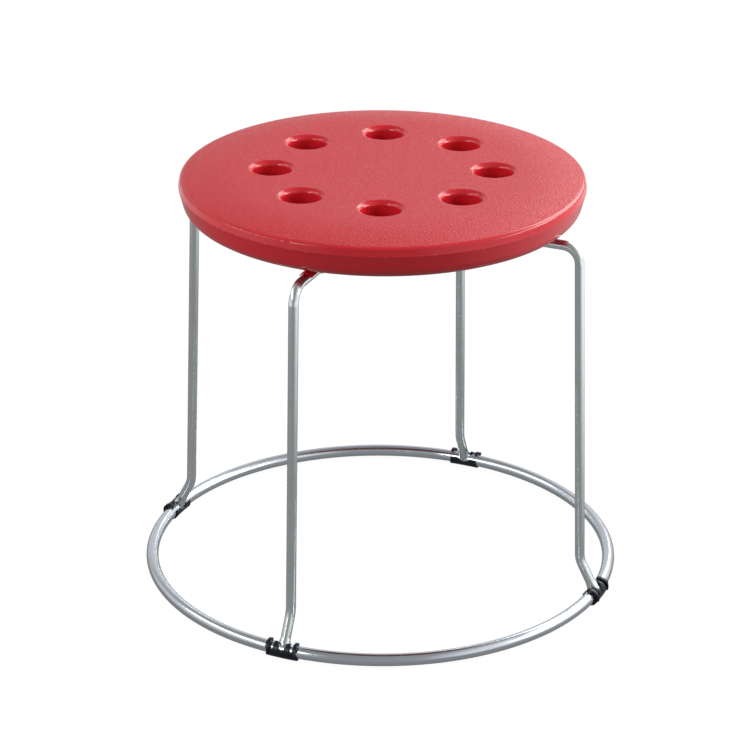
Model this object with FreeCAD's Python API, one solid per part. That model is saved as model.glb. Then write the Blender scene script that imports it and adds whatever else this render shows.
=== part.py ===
import FreeCAD, Part
import math
import os

# A low round stool: a hollow moulded seat with eight finger holes on two bent steel wire frames,
# which cross under the seat and are welded to a round wire base that stands on four plastic clips.
# Millimetres, +Z up, origin on the floor under the centre. The legs lie on the X and Y axes.

Vector = FreeCAD.Vector
up = Vector(0, 0, 1)
along_x = Vector(1, 0, 0)
centre = Vector(0, 0, 0)

# Seat: one blow-moulded hollow disc with a crowned top, widest at its mould line
rim_height = 338.8
shoulder_drop = 5.2
shoulder_reach = 27.0
shoulder_bend_radius = 240.0
seat_edge_radius = 160.9
seat_edge_round = 2.2
band_height = 6.0
seat_widest_radius = 162.3
mould_line_round = 0.8
skirt_height = 17.3
skirt_foot_radius = 157.9
skirt_foot_round = 12.0
pad_drop = 36.0
pad_radius = 125.4
pad_round = 10.0
seat_wall = 3.0

# Finger holes: eight in a ring, drafted from both mould halves to a narrower waist
hole_count = 8
hole_pitch_radius = 88.1
hole_mouth_radius = 15.0
hole_waist_radius = 14.5
hole_lip_round = 4.2

# Wire frames: two bent rods that share one height and cross at the centre
rod_radius = 4.0
arm_drop = 35.0
leg_top_radius = 167.5
leg_bend_radius = 14.0
knee_radius = 176.9
knee_height = 27.0
knee_bend_radius = 20.0
dip_inner_reach = 9.0
dip_outer_reach = 24.0
dip_bend_radius = 14.0

# Base ring and the welds of the feet on it
ring_radius = 191.0
ring_rod_radius = 5.0
weld_gap = 0.1
weld_radius = 4.8
weld_reach = 4.4
foot_inset = 2.0

# Channels under the seat that the arms lie in, each with a moulded hood over its mouth in the skirt
channel_side_gap = 0.5
seat_rest_gap = 0.1
hood_start_radius = 122.0
hood_end_radius = 148.0
hood_wall = 1.2
hood_rise = 1.8
hood_round = 2.2
mouth_flare_length = 9.0
mouth_flare = 0.5

# Saddle straps that hold the arms up in the channels
saddle_place = 112.0
saddle_length = 14.0
saddle_thickness = 1.5
saddle_half_width = 16.0
saddle_corner_round = 5.0
saddle_gap = 0.1

# Self-tapping screws of the saddles and the moulded posts that they bite into
screw_spread = 10.8
screw_shank_radius = 1.75
screw_length = 13.0
screw_tip_length = 2.5
screw_head_radius = 3.8
screw_head_height = 2.6
recess_length = 4.4
recess_width = 0.9
recess_depth = 1.5
screw_hole_gap = 0.45
pilot_gap = 0.05
pilot_depth = 12.5
post_radius = 4.8
post_height = 17.0

# Foot clips: snapped on the ring from below, one under each leg
sole_thickness = 1.4
clip_half_length = 12.7
clip_wall = 1.6
clip_gap = 0.1
clip_offset = 0.5
clip_ear_bulge = 0.9
ear_foot = 2.4
ear_tip_reach = 3.0
end_scoop_radius = 6.0
end_scoop_depth = 1.0
finger_inner_edge = 4.6
finger_outer_edge = 6.8
ear_inner_edge = 9.8
window_floor = 1.2
notch_floor = 1.6
notch_half_width = 1.2
leg_dip_radius = 7.0
leg_dip_floor = 1.0
leg_gap = 0.2

# Directions in degrees, and where the C of a clip is open above the ring
leg_count = 4
full_turn = 360.0
half_turn = full_turn / 2
quarter_turn = full_turn / 4
mouth_open_from = 112.0
mouth_open_to = 156.0

# What every cut runs past the surface that it opens
overrun = 10.0

# Heights and radii that follow from the sizes above
ring_height = sole_thickness + clip_gap + ring_rod_radius
arm_height = rim_height - arm_drop
pad_height = rim_height - pad_drop
top_height = rim_height + shoulder_drop
mould_line_height = rim_height - band_height
skirt_foot_height = mould_line_height - skirt_height
clip_bore_radius = ring_rod_radius + clip_gap
clip_outer_radius = clip_bore_radius + clip_wall
same_height = seat_wall / 100


def section_point(radius, height):
    return Vector(radius, 0, height)


def closed_face(points):
    return Part.Face(Part.makePolygon(points + points[:1]))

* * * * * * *

[WHAT YOU ARE ASKED TO DO]
What is needed is an exact copy of the lines from the start of the listing through the line where "centre = Vector(0, 0, 0)" sits, please, both end lines included and nothing more.

[RESPONSE TO THE TASK]
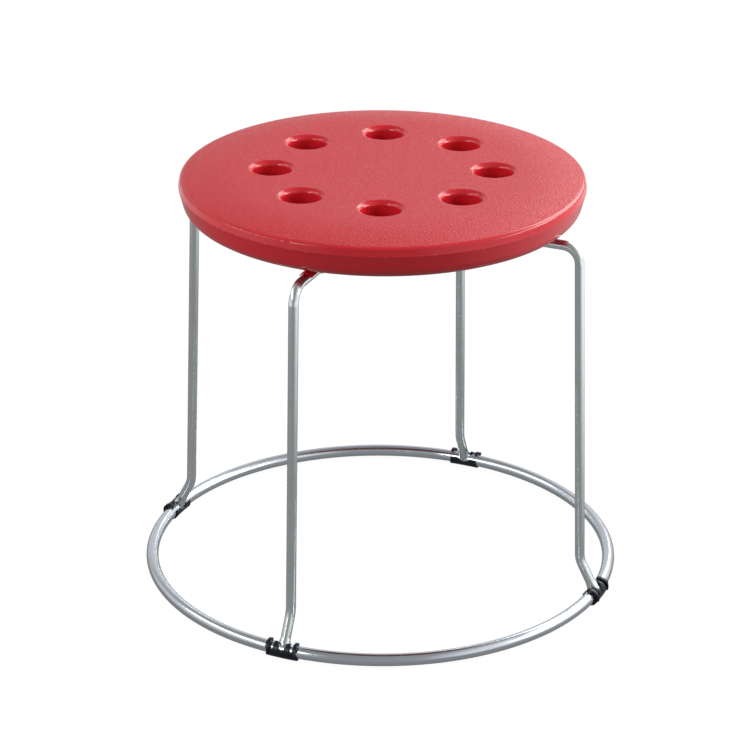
Model this object with FreeCAD's Python API, one solid per part. That model is saved as model.glb. Then write the Blender scene script that imports it and adds whatever else this render shows.
=== part.py ===
import FreeCAD, Part
import math
import os

# A low round stool: a hollow moulded seat with eight finger holes on two bent steel wire frames,
# which cross under the seat and are welded to a round wire base that stands on four plastic clips.
# Millimetres, +Z up, origin on the floor under the centre. The legs lie on the X and Y axes.

Vector = FreeCAD.Vector
up = Vector(0, 0, 1)
along_x = Vector(1, 0, 0)
centre = Vector(0, 0, 0)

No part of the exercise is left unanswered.